THE TASK: Starting at the line that contains "Write the three.js" and stopping at the line that contains "const tipRound = 2.6;", repeat every line exactly, the two end lines included, and nothing else.

RECORDS FOR THE TASK:

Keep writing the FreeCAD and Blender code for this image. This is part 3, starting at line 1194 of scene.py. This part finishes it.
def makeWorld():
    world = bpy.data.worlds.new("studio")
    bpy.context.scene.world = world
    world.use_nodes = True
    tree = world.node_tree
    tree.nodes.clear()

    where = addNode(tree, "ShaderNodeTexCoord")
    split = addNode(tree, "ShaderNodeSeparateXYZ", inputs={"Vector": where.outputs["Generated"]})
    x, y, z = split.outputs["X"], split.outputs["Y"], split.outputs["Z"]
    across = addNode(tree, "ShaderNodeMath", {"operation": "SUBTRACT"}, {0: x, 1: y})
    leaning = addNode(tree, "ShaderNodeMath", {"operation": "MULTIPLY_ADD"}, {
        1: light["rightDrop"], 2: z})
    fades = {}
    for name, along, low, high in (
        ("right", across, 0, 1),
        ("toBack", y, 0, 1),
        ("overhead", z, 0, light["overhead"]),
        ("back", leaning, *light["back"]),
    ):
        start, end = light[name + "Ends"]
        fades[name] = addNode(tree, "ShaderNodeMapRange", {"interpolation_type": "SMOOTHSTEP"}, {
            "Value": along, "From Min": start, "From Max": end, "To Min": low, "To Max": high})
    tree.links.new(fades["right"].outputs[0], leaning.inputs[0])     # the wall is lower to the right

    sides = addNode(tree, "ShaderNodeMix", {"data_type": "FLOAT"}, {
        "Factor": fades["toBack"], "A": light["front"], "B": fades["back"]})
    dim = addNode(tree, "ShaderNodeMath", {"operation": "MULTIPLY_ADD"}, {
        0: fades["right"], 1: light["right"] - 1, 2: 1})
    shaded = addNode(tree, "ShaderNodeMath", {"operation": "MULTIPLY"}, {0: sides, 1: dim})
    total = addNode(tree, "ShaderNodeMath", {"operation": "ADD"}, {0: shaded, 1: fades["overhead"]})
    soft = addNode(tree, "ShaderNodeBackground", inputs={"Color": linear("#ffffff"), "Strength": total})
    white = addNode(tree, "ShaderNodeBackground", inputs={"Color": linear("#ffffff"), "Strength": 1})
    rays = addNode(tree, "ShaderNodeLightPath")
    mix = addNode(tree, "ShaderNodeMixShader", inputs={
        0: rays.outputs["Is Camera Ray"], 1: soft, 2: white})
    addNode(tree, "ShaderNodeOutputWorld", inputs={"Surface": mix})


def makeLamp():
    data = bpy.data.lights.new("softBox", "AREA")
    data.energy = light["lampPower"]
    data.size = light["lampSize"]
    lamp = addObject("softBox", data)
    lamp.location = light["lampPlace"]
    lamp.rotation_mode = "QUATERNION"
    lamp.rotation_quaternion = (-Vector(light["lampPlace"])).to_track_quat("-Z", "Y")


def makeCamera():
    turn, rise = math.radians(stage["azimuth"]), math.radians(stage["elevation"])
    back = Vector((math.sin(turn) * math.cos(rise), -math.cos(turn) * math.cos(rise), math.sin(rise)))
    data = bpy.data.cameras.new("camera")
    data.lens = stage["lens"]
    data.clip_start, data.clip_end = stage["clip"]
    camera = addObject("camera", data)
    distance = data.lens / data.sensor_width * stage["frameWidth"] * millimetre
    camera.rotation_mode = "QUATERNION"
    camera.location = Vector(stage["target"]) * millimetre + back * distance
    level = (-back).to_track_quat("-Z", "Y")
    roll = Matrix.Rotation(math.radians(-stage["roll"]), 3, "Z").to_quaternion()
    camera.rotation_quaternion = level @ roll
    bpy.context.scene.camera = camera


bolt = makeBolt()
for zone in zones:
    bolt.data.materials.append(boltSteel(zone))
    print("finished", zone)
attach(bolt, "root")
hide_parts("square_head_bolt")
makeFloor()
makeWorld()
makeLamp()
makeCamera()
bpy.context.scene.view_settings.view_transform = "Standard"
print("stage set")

---

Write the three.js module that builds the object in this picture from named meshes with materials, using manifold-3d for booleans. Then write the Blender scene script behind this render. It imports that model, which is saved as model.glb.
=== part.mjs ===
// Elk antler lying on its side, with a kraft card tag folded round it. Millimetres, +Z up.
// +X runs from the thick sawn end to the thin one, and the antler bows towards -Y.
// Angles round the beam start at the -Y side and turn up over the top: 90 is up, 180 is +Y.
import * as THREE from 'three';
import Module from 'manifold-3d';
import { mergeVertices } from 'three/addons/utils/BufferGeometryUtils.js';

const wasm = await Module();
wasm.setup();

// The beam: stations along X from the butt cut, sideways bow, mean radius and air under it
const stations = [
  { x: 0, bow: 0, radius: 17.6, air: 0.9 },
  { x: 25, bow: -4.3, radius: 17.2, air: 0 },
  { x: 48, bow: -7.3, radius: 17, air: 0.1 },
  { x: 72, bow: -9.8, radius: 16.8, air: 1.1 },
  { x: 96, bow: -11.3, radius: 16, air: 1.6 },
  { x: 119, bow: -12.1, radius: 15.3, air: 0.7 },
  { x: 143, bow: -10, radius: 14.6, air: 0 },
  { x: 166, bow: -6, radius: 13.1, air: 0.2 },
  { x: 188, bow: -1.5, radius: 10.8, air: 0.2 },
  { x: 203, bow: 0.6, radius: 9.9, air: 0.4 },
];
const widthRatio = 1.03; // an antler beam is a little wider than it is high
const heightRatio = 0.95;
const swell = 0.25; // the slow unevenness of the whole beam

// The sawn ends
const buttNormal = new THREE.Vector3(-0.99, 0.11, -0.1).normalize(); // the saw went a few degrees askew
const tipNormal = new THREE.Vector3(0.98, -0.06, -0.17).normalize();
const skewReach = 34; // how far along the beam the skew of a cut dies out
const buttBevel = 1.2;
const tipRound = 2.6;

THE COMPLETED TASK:
Write the three.js module that builds the object in this picture from named meshes with materials, using manifold-3d for booleans. Then write the Blender scene script behind this render. It imports that model, which is saved as model.glb.
=== part.mjs ===
// Elk antler lying on its side, with a kraft card tag folded round it. Millimetres, +Z up.
// +X runs from the thick sawn end to the thin one, and the antler bows towards -Y.
// Angles round the beam start at the -Y side and turn up over the top: 90 is up, 180 is +Y.
import * as THREE from 'three';
import Module from 'manifold-3d';
import { mergeVertices } from 'three/addons/utils/BufferGeometryUtils.js';

const wasm = await Module();
wasm.setup();

// The beam: stations along X from the butt cut, sideways bow, mean radius and air under it
const stations = [
  { x: 0, bow: 0, radius: 17.6, air: 0.9 },
  { x: 25, bow: -4.3, radius: 17.2, air: 0 },
  { x: 48, bow: -7.3, radius: 17, air: 0.1 },
  { x: 72, bow: -9.8, radius: 16.8, air: 1.1 },
  { x: 96, bow: -11.3, radius: 16, air: 1.6 },
  { x: 119, bow: -12.1, radius: 15.3, air: 0.7 },
  { x: 143, bow: -10, radius: 14.6, air: 0 },
  { x: 166, bow: -6, radius: 13.1, air: 0.2 },
  { x: 188, bow: -1.5, radius: 10.8, air: 0.2 },
  { x: 203, bow: 0.6, radius: 9.9, air: 0.4 },
];
const widthRatio = 1.03; // an antler beam is a little wider than it is high
const heightRatio = 0.95;
const swell = 0.25; // the slow unevenness of the whole beam

// The sawn ends
const buttNormal = new THREE.Vector3(-0.99, 0.11, -0.1).normalize(); // the saw went a few degrees askew
const tipNormal = new THREE.Vector3(0.98, -0.06, -0.17).normalize();
const skewReach = 34; // how far along the beam the skew of a cut dies out
const buttBevel = 1.2;
const tipRound = 2.6;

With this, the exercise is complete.